I’m Nicole, a multidisciplinary designer based in Meath, working across print, moving image, and more experimental media. My practice at TU Dublin has focused on exploring systems that govern our lives – technological, social and natural, that shape how we live and connect. During my time at TUDublin I've explored these ideas with a heavy focus on interrogating our dependency on technology and how it can pull us away from nature and each other. I aim to spark reflection and encourage slower, more intentional ways of engaging with information and with each other.
The History Book is a typographic publication that interrogates how history is constructed, distorted, and repeated through the manipulation of narrative. Centering on the Irish Famine, the work draws parallels between colonial-era propaganda and present-day misinformation. Taking the example of the dehumanization of the Irish as inferior beings and the resemblance it bears to the language used against Palestinians today, and the ongoing Irish homelessness crisis—these narratives are not relics of the past, but patterns repeating themselves in the present. Through layering of conflicting sources, juxtaposing voices, and disruptive typography, the publication resists the notion of a singular objective truth. Historical accounts, personal testimonies, and political rhetoric collide with past and present, exposing how the loudest voices dominate collective memory while others are silenced. Referencing archival materials, schoolbooks, and modern media, the work confronts the viewer with the uncomfortable continuity of systemic neglect.

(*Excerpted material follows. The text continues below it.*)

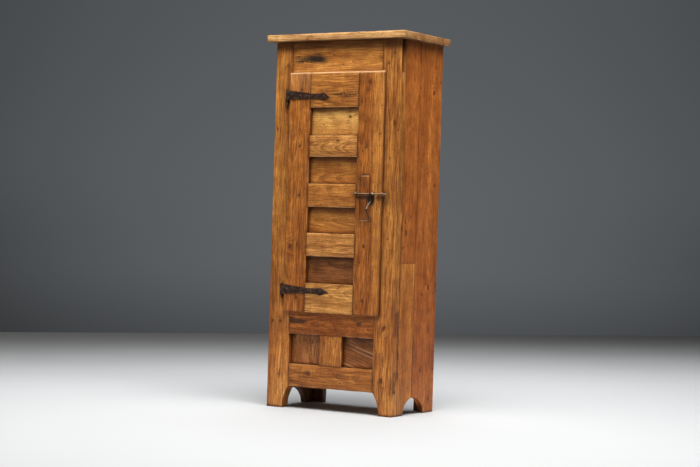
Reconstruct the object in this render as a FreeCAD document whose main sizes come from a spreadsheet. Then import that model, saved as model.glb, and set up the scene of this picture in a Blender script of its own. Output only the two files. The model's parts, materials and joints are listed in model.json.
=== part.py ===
import FreeCAD, Part
import math
import os
import re

import Sketcher

# Bonnetiere: a tall one-door country cupboard in pegged pine, with a lipped panelled door on
# two wrought strap hinges and a sliding rod bolt with an S-shaped pull.
# Millimetres. Origin on the floor under the middle of the top board, X to the right as one
# faces the door, Y towards the back, Z up.
# Inside a piece, x is counted from the middle or inwards from a side face, y from the front
# face of the carcass towards the back, and z upwards.

document = FreeCAD.newDocument("bonnetiere")
sheet = document.addObject("Spreadsheet::Sheet", "Sizes")

# The driving sizes, one row each in the sheet
SIZES = {
    # Whole cabinet
    "cabinet_height": 1720,
    "body_width": 672,
    "body_depth": 379,
    "top_thickness": 32,
    "top_side_overhang": 35,
    "top_front_overhang": 32,
    "top_rear_plank_depth": 68,
    "top_plank_gap": 1,
    "top_edge_round": 3.5,
    # Front posts, each a little wider at the foot than at the top
    "post_depth": 50,
    "left_post_top_width": 91,
    "left_post_foot_width": 119,
    "right_post_top_width": 96,
    "right_post_foot_width": 102,
    "post_taper_end": 104,
    "left_toe_width": 84,
    "right_toe_width": 66,
    "foot_cove_radius": 172,
    "arris_round": 2.5,
    # Front rails between the posts and the fixed panels below the door
    "rail_thickness": 40,
    "frieze_height": 168,
    "middle_rail_top": 470,
    "middle_rail_underside": 344,
    "bottom_rail_top": 205,
    "bottom_rail_underside": 102,
    "tenon_setback": 14,
    "tenon_thickness": 20,
    "frieze_tenon_rise": 17,
    "frieze_tenon_drop": 11,
    "frieze_tenon_recess": 20,
    "frieze_slot_setback": 6,
    "middle_tenon_rise": 20,
    "middle_tenon_drop": 8,
    "bottom_tenon_rise": 2,
    "bottom_tenon_drop": 9,
    "muntin_left": -52,
    "muntin_right": 66,
    "stub_tenon_length": 12,
    "lower_panel_setback": 26,
    "lower_panel_thickness": 10,
    "lower_panel_tongue": 8,
    # Sides: two upright boards each, the right front one pieced at its foot
    "side_thickness": 27,
    "side_seam": 177,
    "side_tongue_thickness": 8,
    "side_tongue_depth": 8,
    "side_tongue_start": 110,
    "seam_bevel": 1.2,
    "side_arch_radius": 97.5,
    "side_arch_height": 78,
    "side_arch_shift": 5,
    "patch_below_shelf": 16,
    "patch_lap": 40,
    # Back: posts with a rebate, two thin rails and lapped boards
    "rear_post_width": 59,
    "rear_post_thickness": 30,
    "back_board_thickness": 15,
    "back_rebate_width": 14,
    "back_rail_height": 90,
    "back_rail_low": 105,
    "back_tenon_length": 25,
    "back_tenon_thickness": 7,
    "back_tenon_shoulder": 12,
    "back_board_lap": 8,
    # Floor, shelves and the cleats that carry them
    "floor_height": 160,
    "shelf_thickness": 22,
    "floor_seam": 203,
    "board_end_gap": 0.5,
    "shelf_front_gap": 2,
    "shelf_back_gap": 1,
    "shelf_one_height": 700,
    "shelf_two_height": 1010,
    "shelf_three_height": 1320,
    "cleat_thickness": 22,
    "cleat_front_gap": 10,
    "cleat_rear_gap": 14,
    # Door: a lip lies on the frame and the inner half drops into the opening
    "door_left_inset": 86,
    "door_right_inset": 72,
    "door_low_lap": 24,
    "door_high_lap": 25,
    "door_lip": 15,
    "door_inset": 17,
    "door_gap": 3,
    "door_edge_round": 7,
    "hinge_stile_width": 118,
    "latch_stile_width": 137,
    "rail_one_height": 162,
    "rail_two_height": 98,
    "rail_three_height": 106.5,
    "rail_four_height": 106,
    "rail_five_height": 135,
    "inner_rails_drop": 4,
    "door_tenon_length": 85,
    "door_tenon_shoulder": 15,
    "door_tenon_setback": 5,
    "door_tenon_thickness": 10,
    "door_panel_setback": 7,
    "door_panel_thickness": 8,
    "door_panel_tongue": 8,
    # Pegs through the joints
    "peg_radius": 4.6,
    "peg_proud": 0.8,
    "frame_peg_depth": 40,
    "frame_peg_inset": 64,
    "frame_peg_outer_inset": 34,
    "frieze_peg_rise": 60,
    "frieze_peg_outer_rise": 105,
    "middle_peg_rise": 55,
    "middle_peg_right_inset": 45,
    "middle_peg_outer_inset": 20,
    "bottom_peg_rise": 53,
    "door_peg_inset": 50,
    "door_peg_end": 15,
    # Square forged nails
    "nail_shank": 3,
    "nail_head": 7.5,
    "nail_head_thickness": 1.5,
    "top_nail_length": 62,
    "top_nail_inset": 51,
    "top_nail_post_inset": 8,
    "top_nail_before_seam": 57,
    "top_nail_behind_seam": 73,
    "back_nail_length": 26,
    "side_nail_length": 50,
    "side_nail_low": 200,
    "side_nail_top_inset": 168,
    "cleat_nail_length": 40,
    "cleat_nail_inset": 35,
    # Strap hinges turning on pintles driven into the left post
    "hinge_inset": 103,
    "eye_door_gap": 3,
    "eye_post_gap": 1,
    "eye_height": 46,
    "eye_radius": 9,
    "eye_bore_radius": 4.6,
    "pin_clearance": 0.05,
    "strap_thickness": 4,
    "strap_neck": 25,
    "strap_barb": 38,
    "strap_bevel": 1.2,
    "upper_strap_length": 235,
    "upper_strap_drop": 11,
    "upper_neck_start": 136,
    "upper_neck_end": 181,
    "upper_barb": 204,
    "lower_strap_length": 260,
    "lower_strap_drop": 6.5,
    "lower_neck_start": 141,
    "lower_neck_end": 186,
    "lower_barb": 214,
    "pin_above_eye": 5,
    "eye_play": 0.4,
    "shoulder_radius": 8,
    "shoulder_thickness": 4,
    "spike_width": 9,
    "spike_depth": 40,
    "upper_tail_length": 26,
    "lower_tail_length": 8,
    "tail_tip": 4,
    "strap_nail_length": 18,
    "strap_nail_head": 10,
    "strap_nail_tip": 3,
    "strap_nail_rise": 3,
    "strap_nail_one": 32,
    "strap_nail_two": 74,
    "strap_nail_three": 110,
    # Rod bolt, its staples and keeper, and the pull that hangs from it
    "bolt_rise": 10,
    "rod_standoff": 23.2,
    "rod_radius": 3.5,
    "rod_left_reach": 15,
    "rod_right_reach": 19,
    "rod_end_bevel": 1.2,
    "slide_clearance": 0.3,
    "bow_width": 5,
    "bow_thickness": 5,
    "staple_left_inset": 128,
    "staple_right_inset": 42,
    "staple_bite": 12,
    "keeper_door_gap": 7,
    "keeper_bite": 14,
    "pull_inset": 55,
    "collar_radius": 5.7,
    "collar_width": 2,
    "pull_bar": 4,
    "pull_neck_drop": 36,
    "pull_neck_radius": 14,
    "pull_bow": 26,
    "pull_bow_drop": 72,
    "pull_bow_radius": 30,
    "pull_tail": 11,
    "pull_tail_drop": 122,
    "lock_patch_inset": 68,
    "lock_patch_width": 46.5,
    "lock_patch_below_bolt": 123,
    "lock_patch_above_bolt": 83,
    "lock_patch_thickness": 5,
}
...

Nocturnal Singers is a short experimental animation exploring how contemporary life disrupts natural rhythms. Using the robin, a bird known for its sensitivity to light, as a metaphor. The project reflects on Drawing on theories of chronophobia, social acceleration, and timefulness, the animation critiques how time has been commodified, turning life into a cycle of production, performance, and exhaustion. Light functions not only as a literal pollutant but as a symbol of hypervisibility, anxiety, and control. Nocturnal Singers becomes a system of emotional and ecological measurement, one that asks what is lost when we no longer sleep in darkness, rest without guilt, or live in rhythm with the Earth.